A couple of recent studies regarding the effects of our term limit law found that our Legislature is “underexperienced and overworked,” and that term limits have slowed the lawmaking process.

A case in point is the latest death penalty bill being proposed by a freshman lawmaker.

I’m sure that Republican Sen. Jonathan Courtney of Sanford had only the most honorable intentions when he decided to sponsor this death penalty bill. He certainly hasn’t been the first lawmaker to give it a go, but it’s another example of the lawmaking system getting bogged down with bills that are dead before the ink is dry.

Lawmakers before him have tried to reinstate the death penalty for those who kill police officers and children, and both were soundly rejected.

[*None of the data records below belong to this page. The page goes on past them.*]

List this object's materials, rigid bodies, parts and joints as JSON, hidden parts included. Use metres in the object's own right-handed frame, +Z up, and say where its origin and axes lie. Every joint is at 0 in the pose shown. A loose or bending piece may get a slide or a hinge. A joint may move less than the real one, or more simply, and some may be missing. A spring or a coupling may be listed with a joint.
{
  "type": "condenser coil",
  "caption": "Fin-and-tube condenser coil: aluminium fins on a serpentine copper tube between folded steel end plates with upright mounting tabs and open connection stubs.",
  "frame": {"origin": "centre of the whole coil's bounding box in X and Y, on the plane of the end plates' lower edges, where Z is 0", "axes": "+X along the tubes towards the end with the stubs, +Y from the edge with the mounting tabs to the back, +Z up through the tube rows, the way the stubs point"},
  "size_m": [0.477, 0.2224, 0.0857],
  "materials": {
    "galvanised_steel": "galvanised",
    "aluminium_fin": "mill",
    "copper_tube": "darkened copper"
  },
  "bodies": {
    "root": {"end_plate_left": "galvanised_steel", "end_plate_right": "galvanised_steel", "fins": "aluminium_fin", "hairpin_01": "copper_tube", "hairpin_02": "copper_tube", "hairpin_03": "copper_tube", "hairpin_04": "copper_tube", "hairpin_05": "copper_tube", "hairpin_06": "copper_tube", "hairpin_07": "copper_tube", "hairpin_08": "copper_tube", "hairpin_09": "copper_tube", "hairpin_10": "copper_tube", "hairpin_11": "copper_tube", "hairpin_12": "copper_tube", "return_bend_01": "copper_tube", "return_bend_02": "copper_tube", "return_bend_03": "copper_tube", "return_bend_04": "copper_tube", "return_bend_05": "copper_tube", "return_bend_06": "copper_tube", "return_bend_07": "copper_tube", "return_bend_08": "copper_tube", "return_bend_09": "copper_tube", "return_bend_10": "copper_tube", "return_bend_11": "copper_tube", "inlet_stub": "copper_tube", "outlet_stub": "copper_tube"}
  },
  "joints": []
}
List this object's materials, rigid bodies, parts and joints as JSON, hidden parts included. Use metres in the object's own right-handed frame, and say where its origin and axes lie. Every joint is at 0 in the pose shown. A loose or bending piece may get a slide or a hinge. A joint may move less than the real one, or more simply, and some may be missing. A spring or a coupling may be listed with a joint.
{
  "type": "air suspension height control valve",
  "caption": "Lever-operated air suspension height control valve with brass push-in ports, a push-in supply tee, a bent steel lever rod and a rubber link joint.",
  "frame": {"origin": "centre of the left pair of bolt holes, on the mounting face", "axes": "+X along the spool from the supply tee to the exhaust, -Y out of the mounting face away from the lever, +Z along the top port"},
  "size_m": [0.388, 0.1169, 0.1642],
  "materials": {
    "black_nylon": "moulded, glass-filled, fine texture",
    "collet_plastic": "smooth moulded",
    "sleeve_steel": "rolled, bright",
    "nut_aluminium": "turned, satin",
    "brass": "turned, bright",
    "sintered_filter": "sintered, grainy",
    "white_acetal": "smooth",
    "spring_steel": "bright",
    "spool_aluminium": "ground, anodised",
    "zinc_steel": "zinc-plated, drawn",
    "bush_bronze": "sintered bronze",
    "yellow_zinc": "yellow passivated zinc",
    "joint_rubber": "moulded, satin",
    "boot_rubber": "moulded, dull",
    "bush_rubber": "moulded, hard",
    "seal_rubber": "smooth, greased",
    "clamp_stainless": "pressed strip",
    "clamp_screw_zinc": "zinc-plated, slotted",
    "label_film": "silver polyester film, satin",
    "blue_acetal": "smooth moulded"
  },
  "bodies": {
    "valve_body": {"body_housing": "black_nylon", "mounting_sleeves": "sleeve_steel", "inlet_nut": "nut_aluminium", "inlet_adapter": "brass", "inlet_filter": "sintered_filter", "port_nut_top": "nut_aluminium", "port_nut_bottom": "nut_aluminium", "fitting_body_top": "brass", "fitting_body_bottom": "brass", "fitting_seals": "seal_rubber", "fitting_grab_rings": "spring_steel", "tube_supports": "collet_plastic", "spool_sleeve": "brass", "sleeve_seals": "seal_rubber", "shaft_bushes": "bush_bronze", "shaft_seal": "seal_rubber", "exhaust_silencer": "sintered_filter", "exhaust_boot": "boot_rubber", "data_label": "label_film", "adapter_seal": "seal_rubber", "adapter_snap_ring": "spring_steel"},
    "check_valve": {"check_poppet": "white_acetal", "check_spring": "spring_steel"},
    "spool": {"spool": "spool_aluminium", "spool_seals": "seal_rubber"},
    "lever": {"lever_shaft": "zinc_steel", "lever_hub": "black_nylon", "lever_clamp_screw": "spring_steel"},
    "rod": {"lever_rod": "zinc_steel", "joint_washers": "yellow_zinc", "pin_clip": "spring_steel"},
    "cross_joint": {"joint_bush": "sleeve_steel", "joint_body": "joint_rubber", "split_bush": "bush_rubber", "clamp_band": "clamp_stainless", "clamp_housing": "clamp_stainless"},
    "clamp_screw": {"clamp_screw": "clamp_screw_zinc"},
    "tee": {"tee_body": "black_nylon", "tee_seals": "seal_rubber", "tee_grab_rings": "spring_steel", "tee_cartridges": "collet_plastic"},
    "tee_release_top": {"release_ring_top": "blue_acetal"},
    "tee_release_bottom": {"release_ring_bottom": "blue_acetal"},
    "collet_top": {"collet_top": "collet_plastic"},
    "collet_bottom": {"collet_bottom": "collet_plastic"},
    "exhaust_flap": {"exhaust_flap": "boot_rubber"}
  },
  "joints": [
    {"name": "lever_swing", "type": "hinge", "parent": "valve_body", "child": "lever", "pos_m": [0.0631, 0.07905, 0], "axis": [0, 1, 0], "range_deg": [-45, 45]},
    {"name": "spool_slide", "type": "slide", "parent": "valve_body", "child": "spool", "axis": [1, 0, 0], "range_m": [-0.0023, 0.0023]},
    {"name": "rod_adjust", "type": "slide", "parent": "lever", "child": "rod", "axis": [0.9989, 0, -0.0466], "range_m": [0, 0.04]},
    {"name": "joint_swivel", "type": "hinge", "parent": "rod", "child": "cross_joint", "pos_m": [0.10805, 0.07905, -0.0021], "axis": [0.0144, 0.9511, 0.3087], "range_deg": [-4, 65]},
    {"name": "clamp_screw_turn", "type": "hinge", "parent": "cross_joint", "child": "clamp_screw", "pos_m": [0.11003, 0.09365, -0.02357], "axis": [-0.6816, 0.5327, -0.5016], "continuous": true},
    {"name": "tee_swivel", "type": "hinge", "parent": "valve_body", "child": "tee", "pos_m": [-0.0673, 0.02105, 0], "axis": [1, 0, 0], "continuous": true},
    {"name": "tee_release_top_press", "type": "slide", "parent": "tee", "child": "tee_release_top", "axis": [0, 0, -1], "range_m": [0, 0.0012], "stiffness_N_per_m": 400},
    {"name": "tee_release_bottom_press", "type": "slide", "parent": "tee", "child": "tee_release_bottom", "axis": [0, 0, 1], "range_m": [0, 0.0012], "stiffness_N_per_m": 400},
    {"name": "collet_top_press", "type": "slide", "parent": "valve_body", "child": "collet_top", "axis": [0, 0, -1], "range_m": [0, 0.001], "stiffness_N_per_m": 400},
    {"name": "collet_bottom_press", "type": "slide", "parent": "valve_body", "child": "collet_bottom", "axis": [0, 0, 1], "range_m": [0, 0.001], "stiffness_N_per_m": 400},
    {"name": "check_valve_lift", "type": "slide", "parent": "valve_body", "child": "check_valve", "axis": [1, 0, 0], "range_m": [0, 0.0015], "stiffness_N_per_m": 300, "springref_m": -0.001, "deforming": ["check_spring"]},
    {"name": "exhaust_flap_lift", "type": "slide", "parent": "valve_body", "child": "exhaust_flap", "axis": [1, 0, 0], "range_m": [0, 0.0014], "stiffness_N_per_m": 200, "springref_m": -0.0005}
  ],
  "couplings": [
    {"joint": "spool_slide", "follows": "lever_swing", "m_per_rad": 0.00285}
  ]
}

I don’t know whether Sen. Courtney researched states that do embrace the death penalty, but if so, he would have learned that the killing of a spouse or a girlfriend or boyfriend usually does not qualify as a capital punishment case.

Usually those murders are considered crimes of passion and do not meet the level of egregiousness needed for a death sentence.

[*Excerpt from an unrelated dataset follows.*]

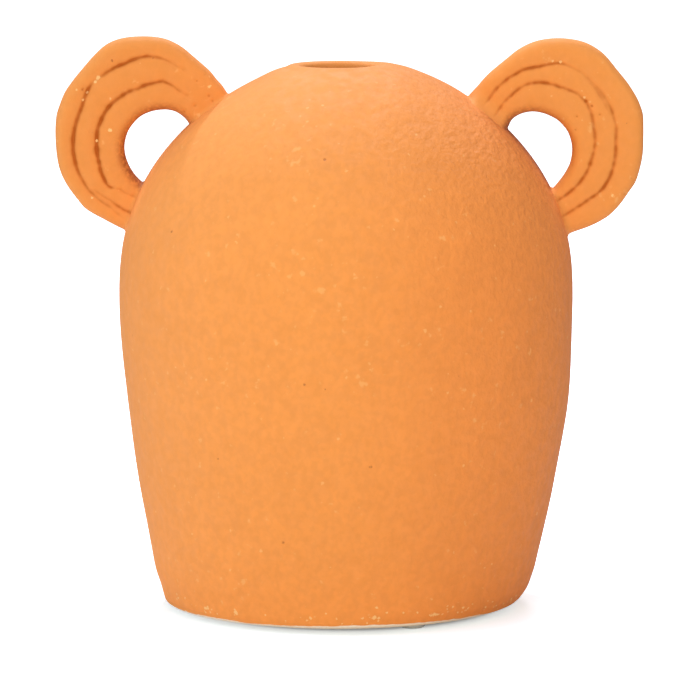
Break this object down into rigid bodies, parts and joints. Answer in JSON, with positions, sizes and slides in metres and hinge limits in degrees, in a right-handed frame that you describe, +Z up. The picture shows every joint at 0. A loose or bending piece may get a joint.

In 2002 my sister-in-law was shot to death by her ex-husband in Florida in front of her two children, ages 9 and 11. The family was told in no uncertain terms that as horrendous as the crime was, it was not a capital offense because the homicide stemmed from a domestic situation.

I’m not a fan of the death penalty, but I found that reasoning pathetic and archaic.

Maine Sen. Courtney told a reporter that the time had come to “try something stronger or more forceful” because domestic violence remains a big problem despite efforts to prevent it.

It has been proved that the death penalty does not serve as a deterrent. The bottom line is that people who kill most often are not thinking about the consequences of their actions, whether those consequences are the death penalty or 50 years in prison.

If Courtney truly wants to make a difference in the insidious arena of domestic violence, he should get behind the forth-coming recommendations of the Advisory Council to Prevent Domestic and Sexual Violence.

The council was supposed to have submitted its recommendations to Gov. John Baldacci next week, but that has been postponed for a month.

It’s expected that the council will call for improving computerized criminal and court records so that police officers, judges and bail commissioners can actually access a person’s criminal history before deciding whether to release him on bail.

What a concept that is, huh?

It also will call for hiring a statewide domestic violence coordinator to be a constant state-level presence and to oversee domestic violence prevention programs.

Sen. Courtney is right that it’s time for the state to get tough. The council, made up of exactly the people who know how to get tough, is about to tell the governor how to do it. He should listen, and so should the Legislature.

The proposed death penalty bill had not been printed as of Wednesday. The state should save the ink.